-- REQUIREMENT --
Will you quote all of the entries, word for word?

··· MATERIAL SHOWN

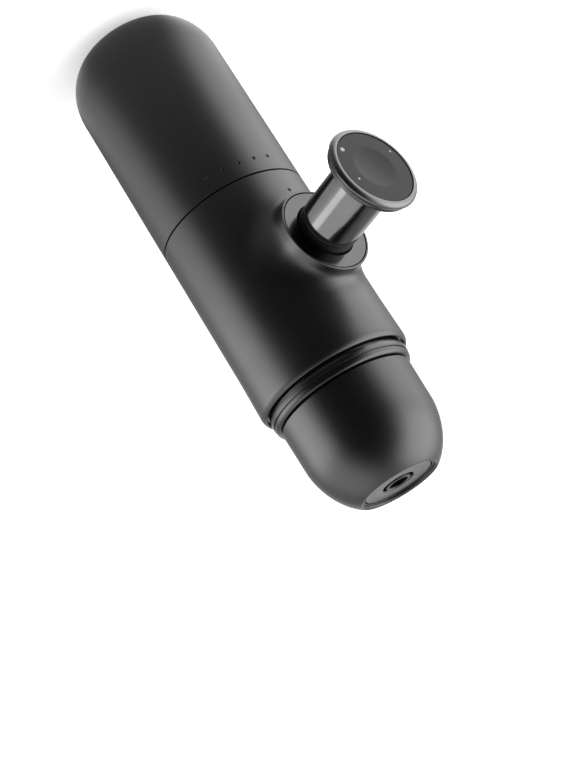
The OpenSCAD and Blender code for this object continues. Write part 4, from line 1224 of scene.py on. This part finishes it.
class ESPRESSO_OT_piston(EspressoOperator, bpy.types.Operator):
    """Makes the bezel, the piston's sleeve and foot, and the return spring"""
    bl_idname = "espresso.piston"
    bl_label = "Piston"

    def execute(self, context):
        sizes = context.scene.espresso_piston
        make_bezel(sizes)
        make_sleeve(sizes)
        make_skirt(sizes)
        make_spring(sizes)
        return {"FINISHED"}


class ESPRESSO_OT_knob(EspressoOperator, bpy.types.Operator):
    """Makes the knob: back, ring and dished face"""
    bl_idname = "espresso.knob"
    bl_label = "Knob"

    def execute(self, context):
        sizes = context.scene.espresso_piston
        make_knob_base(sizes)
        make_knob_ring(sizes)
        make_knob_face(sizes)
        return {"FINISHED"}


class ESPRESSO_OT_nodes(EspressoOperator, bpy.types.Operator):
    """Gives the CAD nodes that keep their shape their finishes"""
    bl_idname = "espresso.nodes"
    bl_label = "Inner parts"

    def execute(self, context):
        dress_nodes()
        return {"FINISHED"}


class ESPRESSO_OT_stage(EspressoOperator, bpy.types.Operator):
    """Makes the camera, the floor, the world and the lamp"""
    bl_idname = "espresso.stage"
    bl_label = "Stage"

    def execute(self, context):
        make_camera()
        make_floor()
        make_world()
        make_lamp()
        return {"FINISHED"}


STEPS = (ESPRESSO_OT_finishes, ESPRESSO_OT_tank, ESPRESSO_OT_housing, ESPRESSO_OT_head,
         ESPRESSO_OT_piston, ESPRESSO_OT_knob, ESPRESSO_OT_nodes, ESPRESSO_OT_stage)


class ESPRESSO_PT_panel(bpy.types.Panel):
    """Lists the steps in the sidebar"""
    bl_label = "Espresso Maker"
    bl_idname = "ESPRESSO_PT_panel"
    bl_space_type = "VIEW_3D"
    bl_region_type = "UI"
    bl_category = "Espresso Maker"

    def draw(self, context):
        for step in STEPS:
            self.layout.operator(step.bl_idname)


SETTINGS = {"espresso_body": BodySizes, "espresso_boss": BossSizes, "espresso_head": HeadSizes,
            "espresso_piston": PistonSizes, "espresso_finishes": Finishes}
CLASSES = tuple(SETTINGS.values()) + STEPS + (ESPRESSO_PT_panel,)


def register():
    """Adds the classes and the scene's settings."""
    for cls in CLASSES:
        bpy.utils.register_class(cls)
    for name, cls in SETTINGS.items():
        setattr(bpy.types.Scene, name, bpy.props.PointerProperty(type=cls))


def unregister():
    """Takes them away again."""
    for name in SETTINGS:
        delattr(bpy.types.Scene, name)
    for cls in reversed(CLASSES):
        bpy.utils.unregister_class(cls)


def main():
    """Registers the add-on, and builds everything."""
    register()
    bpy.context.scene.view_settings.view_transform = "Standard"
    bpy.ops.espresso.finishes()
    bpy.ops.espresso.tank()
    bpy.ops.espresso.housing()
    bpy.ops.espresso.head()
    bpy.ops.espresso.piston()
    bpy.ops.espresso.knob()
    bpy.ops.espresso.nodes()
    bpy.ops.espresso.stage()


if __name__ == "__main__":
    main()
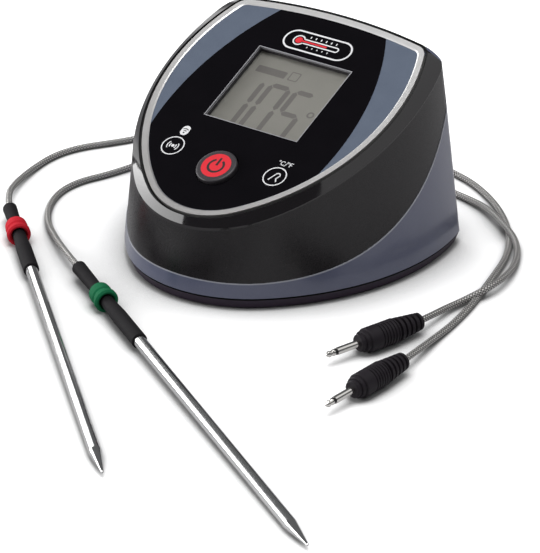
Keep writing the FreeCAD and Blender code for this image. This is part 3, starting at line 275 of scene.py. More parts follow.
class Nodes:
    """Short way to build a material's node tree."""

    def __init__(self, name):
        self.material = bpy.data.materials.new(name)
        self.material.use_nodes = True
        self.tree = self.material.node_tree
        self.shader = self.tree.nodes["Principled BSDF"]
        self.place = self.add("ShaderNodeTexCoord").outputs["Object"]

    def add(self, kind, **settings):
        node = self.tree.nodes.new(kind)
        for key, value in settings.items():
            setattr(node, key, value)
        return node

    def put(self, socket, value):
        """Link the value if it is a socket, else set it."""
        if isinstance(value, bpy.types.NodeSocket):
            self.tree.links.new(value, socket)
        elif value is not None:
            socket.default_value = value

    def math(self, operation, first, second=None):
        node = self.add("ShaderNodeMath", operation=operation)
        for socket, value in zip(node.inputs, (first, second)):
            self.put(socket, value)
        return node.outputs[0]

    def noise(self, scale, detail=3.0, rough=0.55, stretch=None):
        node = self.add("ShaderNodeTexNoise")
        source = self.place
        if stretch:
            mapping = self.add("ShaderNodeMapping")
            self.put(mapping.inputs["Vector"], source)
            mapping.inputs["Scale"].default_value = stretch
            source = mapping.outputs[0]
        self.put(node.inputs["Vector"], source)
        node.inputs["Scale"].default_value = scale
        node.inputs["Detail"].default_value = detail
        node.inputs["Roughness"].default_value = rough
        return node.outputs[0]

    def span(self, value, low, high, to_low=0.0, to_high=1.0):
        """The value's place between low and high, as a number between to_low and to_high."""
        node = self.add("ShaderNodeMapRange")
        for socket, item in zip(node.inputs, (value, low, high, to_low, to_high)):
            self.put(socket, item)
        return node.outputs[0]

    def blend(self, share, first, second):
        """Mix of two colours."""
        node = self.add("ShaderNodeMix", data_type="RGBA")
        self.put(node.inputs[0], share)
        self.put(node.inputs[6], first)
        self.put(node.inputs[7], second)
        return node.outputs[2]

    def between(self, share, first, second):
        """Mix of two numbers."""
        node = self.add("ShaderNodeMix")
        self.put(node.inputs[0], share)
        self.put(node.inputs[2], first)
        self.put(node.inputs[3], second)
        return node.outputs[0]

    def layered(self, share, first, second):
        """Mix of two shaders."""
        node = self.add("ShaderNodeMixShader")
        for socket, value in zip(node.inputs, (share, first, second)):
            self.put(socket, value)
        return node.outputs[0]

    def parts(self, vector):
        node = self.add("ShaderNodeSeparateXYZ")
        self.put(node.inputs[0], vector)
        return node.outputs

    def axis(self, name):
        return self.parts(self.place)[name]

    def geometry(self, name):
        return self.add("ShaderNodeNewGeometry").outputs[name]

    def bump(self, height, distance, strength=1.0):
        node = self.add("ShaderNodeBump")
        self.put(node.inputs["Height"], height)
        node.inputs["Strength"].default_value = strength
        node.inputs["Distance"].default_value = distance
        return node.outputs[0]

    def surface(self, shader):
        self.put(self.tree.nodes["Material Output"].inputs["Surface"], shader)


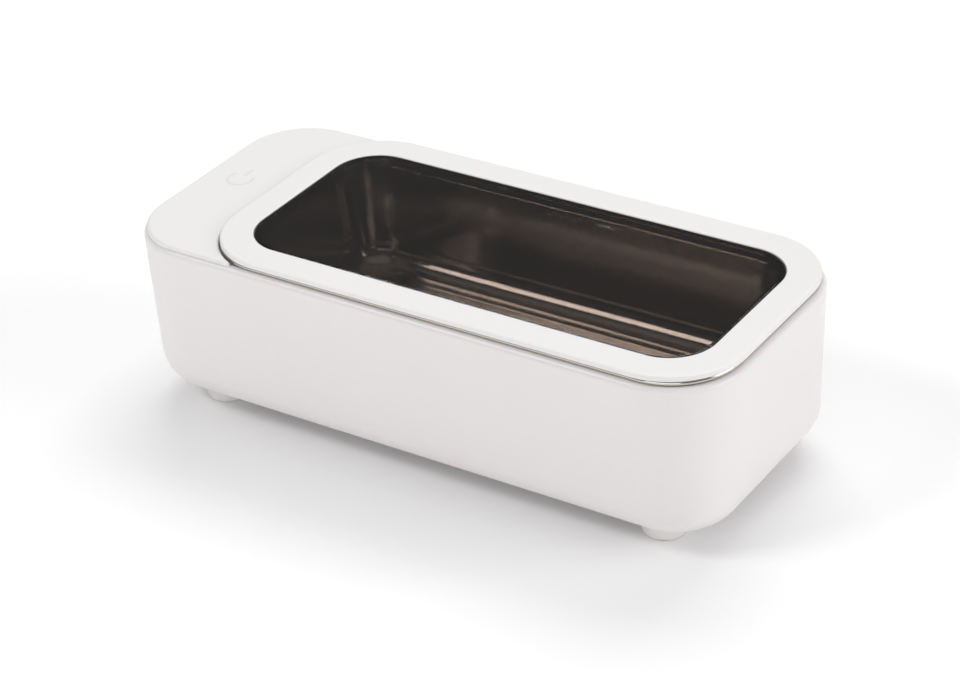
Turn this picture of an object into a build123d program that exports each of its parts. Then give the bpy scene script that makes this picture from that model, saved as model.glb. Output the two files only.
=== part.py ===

······

-- THE SOLUTION --
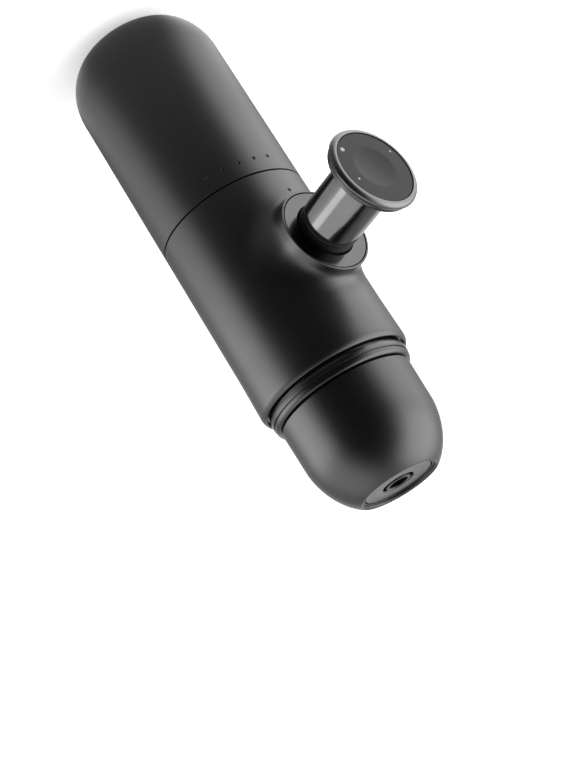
The OpenSCAD and Blender code for this object continues. Write part 4, from line 1224 of scene.py on. This part finishes it.
class ESPRESSO_OT_piston(EspressoOperator, bpy.types.Operator):
    """Makes the bezel, the piston's sleeve and foot, and the return spring"""
    bl_idname = "espresso.piston"
    bl_label = "Piston"

    def execute(self, context):
        sizes = context.scene.espresso_piston
        make_bezel(sizes)
        make_sleeve(sizes)
        make_skirt(sizes)
        make_spring(sizes)
        return {"FINISHED"}


class ESPRESSO_OT_knob(EspressoOperator, bpy.types.Operator):
    """Makes the knob: back, ring and dished face"""
    bl_idname = "espresso.knob"
    bl_label = "Knob"

    def execute(self, context):
        sizes = context.scene.espresso_piston
        make_knob_base(sizes)
        make_knob_ring(sizes)
        make_knob_face(sizes)
        return {"FINISHED"}


class ESPRESSO_OT_nodes(EspressoOperator, bpy.types.Operator):
    """Gives the CAD nodes that keep their shape their finishes"""
    bl_idname = "espresso.nodes"
    bl_label = "Inner parts"

    def execute(self, context):
        dress_nodes()
        return {"FINISHED"}


class ESPRESSO_OT_stage(EspressoOperator, bpy.types.Operator):
    """Makes the camera, the floor, the world and the lamp"""
    bl_idname = "espresso.stage"
    bl_label = "Stage"

    def execute(self, context):
        make_camera()
        make_floor()
        make_world()
        make_lamp()
        return {"FINISHED"}


STEPS = (ESPRESSO_OT_finishes, ESPRESSO_OT_tank, ESPRESSO_OT_housing, ESPRESSO_OT_head,
         ESPRESSO_OT_piston, ESPRESSO_OT_knob, ESPRESSO_OT_nodes, ESPRESSO_OT_stage)


class ESPRESSO_PT_panel(bpy.types.Panel):
    """Lists the steps in the sidebar"""
    bl_label = "Espresso Maker"
    bl_idname = "ESPRESSO_PT_panel"
    bl_space_type = "VIEW_3D"
    bl_region_type = "UI"
    bl_category = "Espresso Maker"

    def draw(self, context):
        for step in STEPS:
            self.layout.operator(step.bl_idname)


SETTINGS = {"espresso_body": BodySizes, "espresso_boss": BossSizes, "espresso_head": HeadSizes,
            "espresso_piston": PistonSizes, "espresso_finishes": Finishes}
CLASSES = tuple(SETTINGS.values()) + STEPS + (ESPRESSO_PT_panel,)


def register():
    """Adds the classes and the scene's settings."""
    for cls in CLASSES:
        bpy.utils.register_class(cls)
    for name, cls in SETTINGS.items():
        setattr(bpy.types.Scene, name, bpy.props.PointerProperty(type=cls))


def unregister():
    """Takes them away again."""
    for name in SETTINGS:
        delattr(bpy.types.Scene, name)
    for cls in reversed(CLASSES):
        bpy.utils.unregister_class(cls)


def main():
    """Registers the add-on, and builds everything."""
    register()
    bpy.context.scene.view_settings.view_transform = "Standard"
    bpy.ops.espresso.finishes()
    bpy.ops.espresso.tank()
    bpy.ops.espresso.housing()
    bpy.ops.espresso.head()
    bpy.ops.espresso.piston()
    bpy.ops.espresso.knob()
    bpy.ops.espresso.nodes()
    bpy.ops.espresso.stage()


if __name__ == "__main__":
    main()
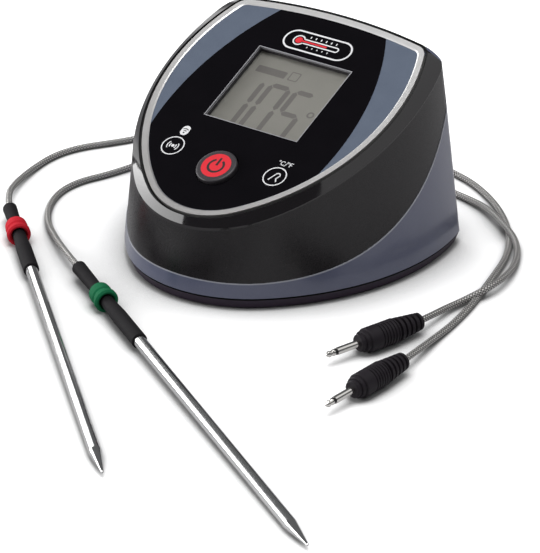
Keep writing the FreeCAD and Blender code for this image. This is part 3, starting at line 275 of scene.py. More parts follow.
class Nodes:
    """Short way to build a material's node tree."""

    def __init__(self, name):
        self.material = bpy.data.materials.new(name)
        self.material.use_nodes = True
        self.tree = self.material.node_tree
        self.shader = self.tree.nodes["Principled BSDF"]
        self.place = self.add("ShaderNodeTexCoord").outputs["Object"]

    def add(self, kind, **settings):
        node = self.tree.nodes.new(kind)
        for key, value in settings.items():
            setattr(node, key, value)
        return node

    def put(self, socket, value):
        """Link the value if it is a socket, else set it."""
        if isinstance(value, bpy.types.NodeSocket):
            self.tree.links.new(value, socket)
        elif value is not None:
            socket.default_value = value

    def math(self, operation, first, second=None):
        node = self.add("ShaderNodeMath", operation=operation)
        for socket, value in zip(node.inputs, (first, second)):
            self.put(socket, value)
        return node.outputs[0]

    def noise(self, scale, detail=3.0, rough=0.55, stretch=None):
        node = self.add("ShaderNodeTexNoise")
        source = self.place
        if stretch:
            mapping = self.add("ShaderNodeMapping")
            self.put(mapping.inputs["Vector"], source)
            mapping.inputs["Scale"].default_value = stretch
            source = mapping.outputs[0]
        self.put(node.inputs["Vector"], source)
        node.inputs["Scale"].default_value = scale
        node.inputs["Detail"].default_value = detail
        node.inputs["Roughness"].default_value = rough
        return node.outputs[0]

    def span(self, value, low, high, to_low=0.0, to_high=1.0):
        """The value's place between low and high, as a number between to_low and to_high."""
        node = self.add("ShaderNodeMapRange")
        for socket, item in zip(node.inputs, (value, low, high, to_low, to_high)):
            self.put(socket, item)
        return node.outputs[0]

    def blend(self, share, first, second):
        """Mix of two colours."""
        node = self.add("ShaderNodeMix", data_type="RGBA")
        self.put(node.inputs[0], share)
        self.put(node.inputs[6], first)
        self.put(node.inputs[7], second)
        return node.outputs[2]

    def between(self, share, first, second):
        """Mix of two numbers."""
        node = self.add("ShaderNodeMix")
        self.put(node.inputs[0], share)
        self.put(node.inputs[2], first)
        self.put(node.inputs[3], second)
        return node.outputs[0]

    def layered(self, share, first, second):
        """Mix of two shaders."""
        node = self.add("ShaderNodeMixShader")
        for socket, value in zip(node.inputs, (share, first, second)):
            self.put(socket, value)
        return node.outputs[0]

    def parts(self, vector):
        node = self.add("ShaderNodeSeparateXYZ")
        self.put(node.inputs[0], vector)
        return node.outputs

    def axis(self, name):
        return self.parts(self.place)[name]

    def geometry(self, name):
        return self.add("ShaderNodeNewGeometry").outputs[name]

    def bump(self, height, distance, strength=1.0):
        node = self.add("ShaderNodeBump")
        self.put(node.inputs["Height"], height)
        node.inputs["Strength"].default_value = strength
        node.inputs["Distance"].default_value = distance
        return node.outputs[0]

    def surface(self, shader):
        self.put(self.tree.nodes["Material Output"].inputs["Surface"], shader)


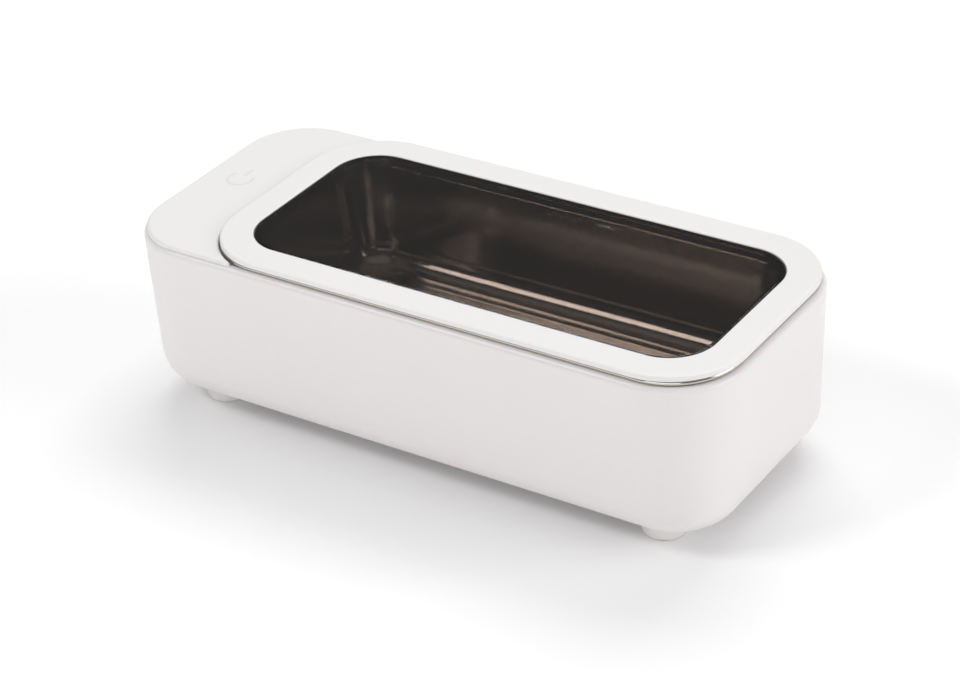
Turn this picture of an object into a build123d program that exports each of its parts. Then give the bpy scene script that makes this picture from that model, saved as model.glb. Output the two files only.
=== part.py ===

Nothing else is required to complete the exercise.